─── DATA EXTRACT ───

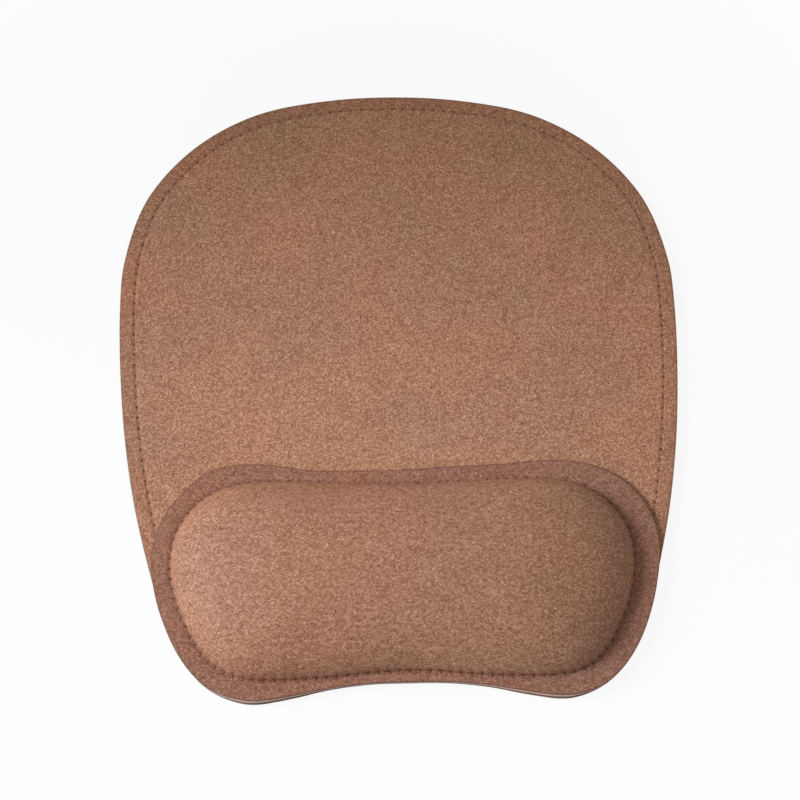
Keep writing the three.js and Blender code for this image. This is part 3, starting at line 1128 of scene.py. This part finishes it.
def buildLining(gap):
    rows = crownInside(corkThickness + gap + clothThickness, liningLow.z)[::-1]
    rim = coverRim[:: rest["perStitch"] // 2]
    rows += [atHeight(rim, liningLow.z), atHeight(rim, coverLow.z)]
    rows += crownInside(corkThickness + gap, coverLow.z)
    return skin("wristRestLining", rows, cottonMaterial, True, True)


def buildFoam(gap):
    rows = crownInside(corkThickness + 2 * gap + clothThickness, foamLow.z)
    return skin("wristRestFoam", rows, memoryFoamMaterial, False, True)


coverGap = coverHigh.z - corkThickness - liningHigh.z
wristRestCover = buildCover()
wristRestLining = buildLining(coverGap)
wristRestFoam = buildFoam(coverGap)
panelLoops = halved(backingRim), halved(restSeam)
wristRestPanel = buildGrooved("wristRestPanel", *panelLoops, backingLow.z, backingHigh.z, feltMaterial)
needleLevel, bobbinLevel = flangeTop - thread["sink"], backingLow.z + 2 * thread["sink"]
restNeedleStitches = sewSeam("restNeedleStitches", restSeam, rest, needleLevel, thread["needle"])
restBobbinStitches = sewSeam("restBobbinStitches", restSeam, rest, bobbinLevel, thread["bobbin"], -1)
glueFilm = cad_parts["rest_adhesive"]
glueFilm.data.materials.clear()
glueFilm.data.materials.append(glueMaterial)
print("wrist rest made")


# What stands for what
finished = [
    (rubberBase, "base_rubber", ["rubber_base"]),
    (gripNubs, "base_rubber", []),
    (padCore, "core_foam", ["pad_core"]),
    (padFaceCloth, "lining_cloth", ["pad_face_cloth"]),
    (padFaceCork, "pad_cork", ["pad_face_cork"]),
    (padNeedleStitches, "thread", ["pad_needle_thread"]),
    (padBobbinStitches, "thread", ["pad_bobbin_thread"]),
    (wristRestPanel, "backing_felt", ["rest_backing"]),
    (wristRestFoam, "cushion_foam", ["rest_foam"]),
    (wristRestLining, "lining_cloth", ["rest_cover_cloth"]),
    (wristRestCover, "cover_cork", ["rest_cover_cork"]),
    (restNeedleStitches, "thread", ["rest_needle_thread"]),
    (restBobbinStitches, "thread", ["rest_bobbin_thread"]),
]
for piece, slotName, nodes in finished:
    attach(piece, "root")
    if nodes:
        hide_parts(*nodes)
    print(piece.name, len(piece.data.polygons), "faces")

───

- _DIRECTION_: Each line from the start of the listing above through the line containing "cottonMaterial, True, True)" should be copied exactly, please, with no other lines added.

- _THE RESPONSE_:
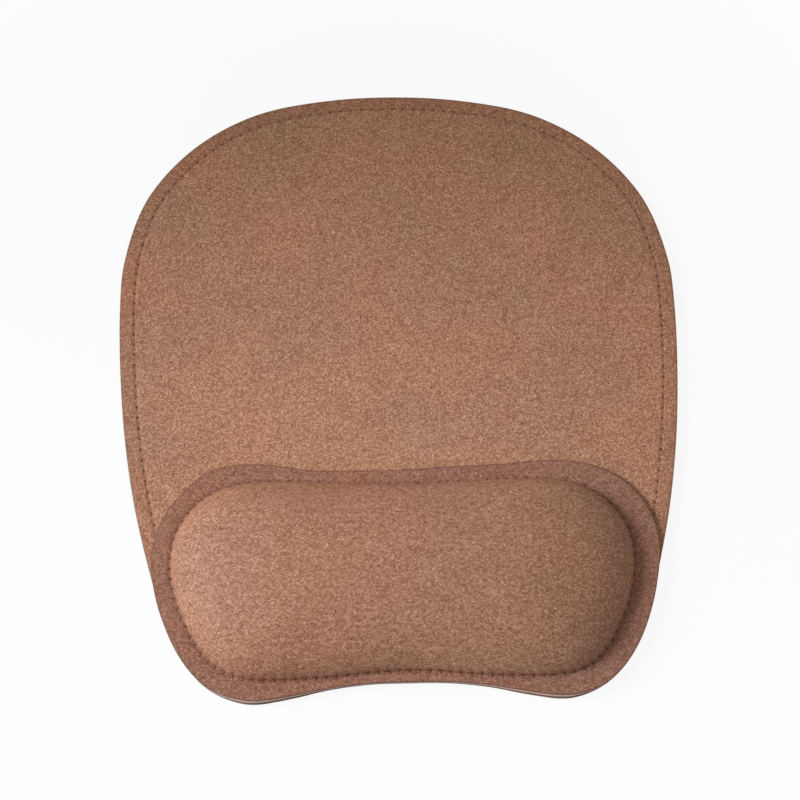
Keep writing the three.js and Blender code for this image. This is part 3, starting at line 1128 of scene.py. This part finishes it.
def buildLining(gap):
    rows = crownInside(corkThickness + gap + clothThickness, liningLow.z)[::-1]
    rim = coverRim[:: rest["perStitch"] // 2]
    rows += [atHeight(rim, liningLow.z), atHeight(rim, coverLow.z)]
    rows += crownInside(corkThickness + gap, coverLow.z)
    return skin("wristRestLining", rows, cottonMaterial, True, True)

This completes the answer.